Cloniophora is a genus of green algae, and is the only genus in the family Cloniophoraceae. Cloniophora is primarily found in flowing freshwater habitats, attached to substrates such as rocks; it is sometimes found in brackish waters as well. Cloniophora is widely distributed in tropical and subtropical regions, but is also found along the Atlantic Seaboard north to New Brunswick.

==Description==
Cloniophora consists of erect, uniseriate (one cell wide) filaments of cells attached to a substrate via rhizoidal branches. The filaments are branched, with secondary branches being irregularly arranged and much smaller than primary ones. Filaments end in a conical or blunt-tipped apex. Cells contain a single parietal band-shaped chloroplast and one to several pyrenoids.
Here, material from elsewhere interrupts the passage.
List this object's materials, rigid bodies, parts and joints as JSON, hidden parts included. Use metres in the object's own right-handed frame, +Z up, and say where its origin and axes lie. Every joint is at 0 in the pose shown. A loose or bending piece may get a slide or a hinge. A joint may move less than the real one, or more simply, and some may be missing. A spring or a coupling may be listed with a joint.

Reproduction occurs via zoospores or gametes which are biflagellate. The zoosporangia or gametangia produce at least eight zoospores or gametes respectively which exit through a papilla at the apical end of the cell.

==Classification==
The genus Cloniophora is similar to Draparnaldia and Stigeoclonium, and was formerly placed in Chaetophorales based on general morphology. However, it differs in the latter two genera in its branching pattern, shape of the apical cells, and by lacking apical hairs on the filaments. Molecular phylogenetic studies support its placement in the order Ulvales.